It's been three years since a Metro train slammed into the back of another train on the way to the Fort Totten station during an afternoon commute, killing nine people and injuring about 80 others.
But victims' family members and officials said at an anniversary memorial on Friday that the crash remains a constant reminder to them, as they said it should be to the region and transit systems nationwide. They gathered on the New Hampshire Avenue bridge in Northeast D.C. overlooking the crash site, where Mayor Vincent Gray dedicated a plaque to the victims.
"It's the first step in having the region realize we need to start looking at transit safety," said Kenneth Hawkins, who lost his brother Dennis.
The event was also another chance at healing.
At the first anniversary, family members' emotions were raw, with many relatives angry that Metro had not apologized for the crash or made contact with families.

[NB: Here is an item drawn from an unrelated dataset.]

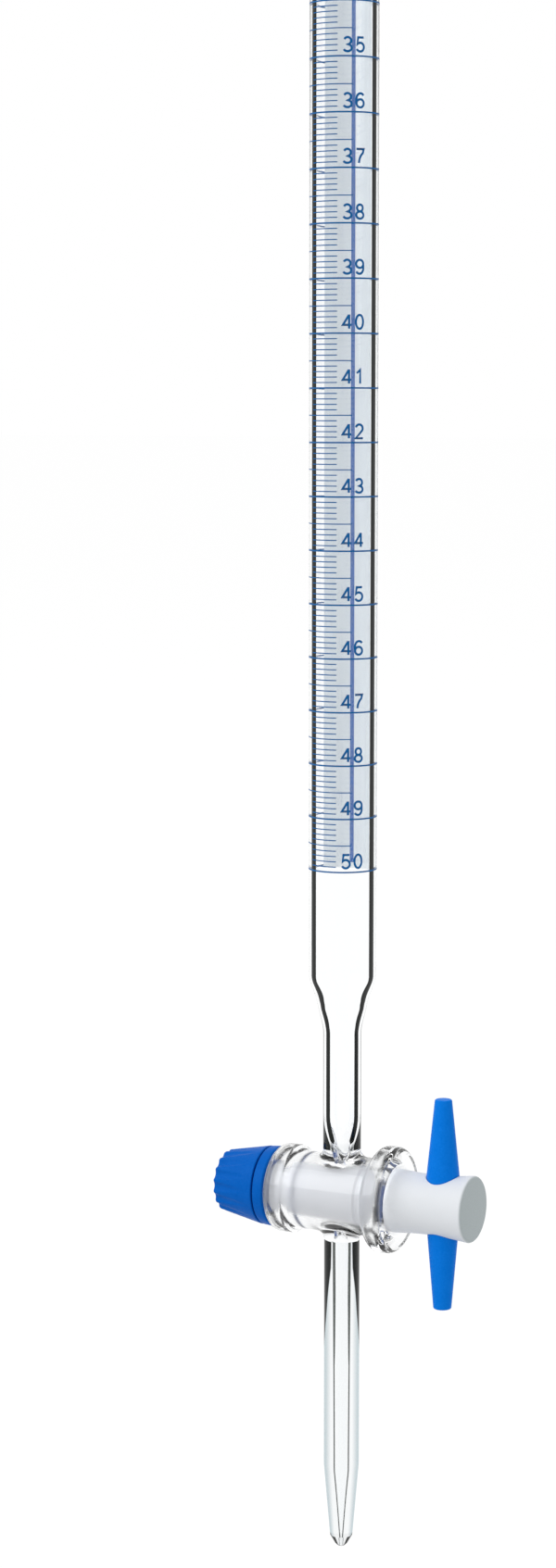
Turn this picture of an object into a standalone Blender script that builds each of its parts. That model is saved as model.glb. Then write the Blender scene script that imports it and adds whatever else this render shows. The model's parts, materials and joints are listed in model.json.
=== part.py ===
"""Glass burette, 50 ml, with a white PTFE key and a blue handle and nut.

Units are metres, +Z is up along the tube. The origin is on the tube's axis, where a burette
clamp grips the plain glass above the scale. The tap's axis is parallel to X, head at +X.
"""
import math

import bpy
from mathutils import Matrix, Vector

MM = 0.001

# Graduated tube
TUBE_BORE = 11.0 * MM
TUBE_WALL = 1.25 * MM
CAPACITY_ML = 50
ZERO_BELOW_CLAMP = 80.0 * MM
ZERO_BELOW_RIM = 113.0 * MM
SCALE_TO_SHOULDER = 21.3 * MM

# Rim bead at the top of the tube
RIM_OVERHANG = 2.25 * MM
RIM_HEIGHT = 3.6 * MM
RIM_BELLY_DEPTH = 1.6 * MM
RIM_BELLY_ROUND = 0.95 * MM
RIM_LAND = 1.4 * MM
RIM_LAND_ROUND = 0.8 * MM
RIM_MOUTH_FLARE = 0.7 * MM
RIM_MOUTH_KNEE = 0.35
RIM_STEP = 0.4 * MM

# Shoulder and neck, from the tube down to the tap
SHOULDER_LENGTH = 16.0 * MM
SEAL_BELOW_SHOULDER = 7.2 * MM
NECK_DIAMETER = 7.6 * MM
NECK_BORE = 4.9 * MM
NECK_THROAT = 3.2 * MM
NECK_STRAIGHT = 1.0 * MM
NECK_CONE = 18.8 * MM
ARM_FLARE = 1.2 * MM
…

At the second anniversary, Metro unveiled a similar memorial inside the Fort Totten train station, which insulted family members. They complained they had to pay to go inside the system to see the memorial and that their loved ones never got to the station that day.
Last year, Gray pledged to make things right. So this time, they got a plaque in the spot where families had already made an impromptu memorial.
"It's where it needed to be," Hawkins said after the ceremony.
Metro did not organize the event, and agency officials stayed in the background this time, with only one board member, D.C. Councilwoman Muriel Bowser, addressing the audience. Her Ward 4 is home to the crash site.
"What we're doing is working every day to honor the folks who were lost by improving the safety of the Washington Metro," Metro General Manager Richard Sarles told The Washington Examiner.
The agency did play a role in setting the tone, though. Amid the ceremony, trains passed under the bridge, bending around the same corner where the crash occurred. Some trains sounded their horns repeatedly as they passed through, in a haunting tribute.
It was a spontaneous act by some operators to honor the accident victims, Metro spokesman Dan Stessel said. But the train horns stopped midway through the program, with only the rumble of the trains passing through.
"While we understand the sentiment, it was incongruent with the solemn atmosphere on the bridge, and we asked operators to refrain from using horns during the event unless necessary for safety reasons," Stessel said.